По мере развития сюжета и приближения к дионисийскому празднику интерпретации Александра Рудина стало не хватать драматического нерва. Музыка праздника, пьянящая, но и полная скрытой угрозы, прозвучала слишком академично и сдержанно. Кульминация, когда переодетый Левкипп танцует с Дафной, а ревность Аполлона достигает точки кипения, прошла ровно. Внезапный взрыв божественного гнева показался не до конца подготовленным, а ярость, которую пел Скороходов, не была подкреплена по-настоящему страшным, сокрушительным звучанием оркестра.
Главное разочарование ждало слушателей в финале. Сцена превращения Дафны – это чудо оркестровки, где голос солистки должен раствориться в звуках природы, стать частью вечности. Здесь пожилой Штраус-композитор уверенно доказывает, что он по-прежнему мастер. Но в московском исполнении именно в этом месте магии не произошло. Голос Регины Ханглер звучал тяжеловато, а оркестровое сопровождение прозвучало легковесно, не сумев создать ощущение вселенского чуда.

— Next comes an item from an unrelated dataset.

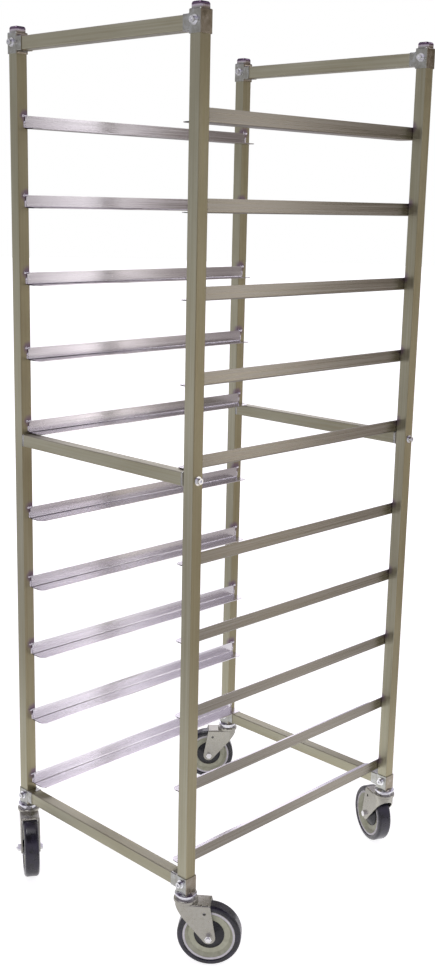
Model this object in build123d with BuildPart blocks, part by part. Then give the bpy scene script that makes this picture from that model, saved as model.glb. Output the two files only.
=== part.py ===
from build123d import *
import os

# Open sheet pan rack on four swivel casters.
# Origin: on the floor, at the middle of the four posts.  +X is the rack's right-hand side seen
# from its front, +Y runs from the front to the rear, +Z is up.  All sizes in millimetres.

os.makedirs("parts", exist_ok=True)

# ---------------------------------------------------------------- driving dimensions
POST_SPAN_X = 508.0            # post axis to post axis across the rack
POST_SPAN_Y = 640.0            # post axis to post axis from front to rear
TUBE = 25.4                    # square tube of the posts and crossbars
TUBE_WALL = 1.6
TUBE_CORNER = 2.0              # outside corner radius of the tube

WHEEL_RADIUS = 63.5            # 5 inch caster wheel
TREAD_WIDTH = 31.75
CASTER_HEIGHT = 150.0          # floor to the underside of the bottom corner castings
TRAIL = 48.0                   # swivel axis to axle, measured level

CASTING = 28.6                 # outside width of the square corner castings
BOTTOM_CASTING_HEIGHT = 34.0
BOTTOM_CASTING_FLOOR = 10.0    # solid floor that takes the caster stem
TOP_CASTING_BASE = 1739.0      # underside of the top corner castings
TOP_CASTING_HEIGHT = 39.5
TOP_SOCKET_DEPTH = 34.0
CASTING_CORNER = 1.6
CASTING_CHAMFER = 1.2
WEB_RADIUS = 4.5               # hollow webs above and below each top collar
COLLAR = 27.6                  # outside width of the collar that holds a crossbar end
COLLAR_LENGTH = 15.0
CAP_SIDE = 26.6                # square dome that closes each top casting
CAP_HEIGHT = 12.0
CAP_CORNER = 5.5
CAP_ROUND = 5.0

TOP_BAR_Z = 1757.5             # centre heights of the crossbars
MID_BAR_Z = 975.3
BOTTOM_BAR_Z = 170.0
TOP_BOLT_Z = 1760.0            # bolts through the top castings sit a little above their bars
PLUG_LENGTH = 12.0             # solid end plugs of the middle crossbars

LEVEL_PITCH = 152.4            # slide to slide
LEVELS_PER_GROUP = 5           # one group below the middle crossbars, one above
LOWER_GROUP_Z = 195.0          # underside of the lowest ledge
UPPER_GROUP_Z = 989.0          # underside of the first ledge above the middle crossbars
SLIDE_LENGTH = 630.0
SLIDE_THICKNESS = 1.6
FLANGE_HEIGHT = 25.4
LEDGE_WIDTH = 38.1
LEDGE_CORNER = 12.0
FLANGE_CORNER = 4.0
BEND_RADIUS = 3.6              # outside radius of the folded slide

BOLT_RADIUS = 3.0
BOLT_LENGTH = 38.0
BOLT_CLEARANCE = 0.1
BOLT_FLANGE_RADIUS = 8.5        # flange under the head
BOLT_FLANGE_THICKNESS = 1.5
BOLT_HEAD_RADIUS = 5.6
BOLT_HEAD_HEIGHT = 7.0
BOLT_SOCKET_FLATS = 5.0
BOLT_SOCKET_DEPTH = 3.0
NUT_FLATS = 10.0
NUT_HEIGHT = 5.0

CROWN_WIDTH = 42.0             # fork width over both legs
CROWN_TOP = 131.5
CROWN_TAIL = 50.0              # how far the crown reaches behind the swivel axis
FORK_PLATE = 2.8
LIP_Z = 122.5                  # lower edge of the lip around the crown
LEG_END_RADIUS = 13.5
CROWN_ROUND = 3.0
LEG_HOLE_AT = (39.0, 114.0)    # distance behind the swivel axis, height
LEG_HOLE_RADIUS = 3.2
LOWER_RACE_RADIUS = 24.0       # turning race, pressed onto the crown
LOWER_RACE_HEIGHT = 6.5
LOWER_RACE_ROUND = 2.4
SWIVEL_GAP = 0.4               # air between the turning and the fixed race
UPPER_RACE_RADIUS = 22.0
UPPER_RACE_NECK = 18.5         # recess between the two races
UPPER_RACE_RIM = (143.5, 148.5)    # lower and upper edge of the fixed race's rim
RACE_EDGE = 1.0
KINGPIN_RADIUS = 6.35
PIN_CLEARANCE = 0.05
KINGPIN_HEAD_RADIUS = 10.0
KINGPIN_HEAD_HEIGHT = 4.0
STEM_RADIUS = 5.5
STEM_TOP = 164.0

AXLE_RADIUS = 4.0
AXLE_HEAD_FLATS = 13.0
AXLE_HEAD_HEIGHT = 5.5
AXLE_NUT_HEIGHT = 7.0
AXLE_END = 3.5                 # thread standing out of the nut
SLEEVE_RADIUS = 6.0
HUB_RADIUS = 11.0
HUB_HALF_LENGTH = 17.4
CORE_RADIUS = 52.0
WEB_HALF_WIDTH = 6.0
RIM_HALF_WIDTH = 14.0
RIM_WIDTH = 4.5
DISH_WIDTH = 6.0               # sloping part between the rim and the web
RIM_EDGE = 0.8
GUARD_RADIUS = 30.0
GUARD_LIP = 2.5                # how far a guard's edge stands off the web
GUARD_NECK = 14.0              # radius where its cone meets its flat middle
GUARD_FACE = 17.0              # its outer face, from the wheel's middle
TYRE_SHOULDER = 6.5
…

Тем не менее московское исполнение можно отнести к удачам сезона. Редко исполняемая партитура Рихарда Штрауса, не частого гостя на московских сценах, крепкий состав исполнителей (не только в главных, но и во второстепенных партиях – здесь особенно нужно отметить прочувствованность образа Екатерины Сергеевой, исполнявшей партию богини земли Геи, матери Дафны), безупречный немецкий язык – это хороший урок для воспитания вкуса. Чего нельзя сказать о чрезмерно упрощенной режиссуре полуконцертного исполнения. Но иначе нельзя – как и в Дрездене 1938 года, в сегодняшней Москве искусство, кажется, вновь позволяет себе роскошь быть аполитичным, укрываясь от тревог современности.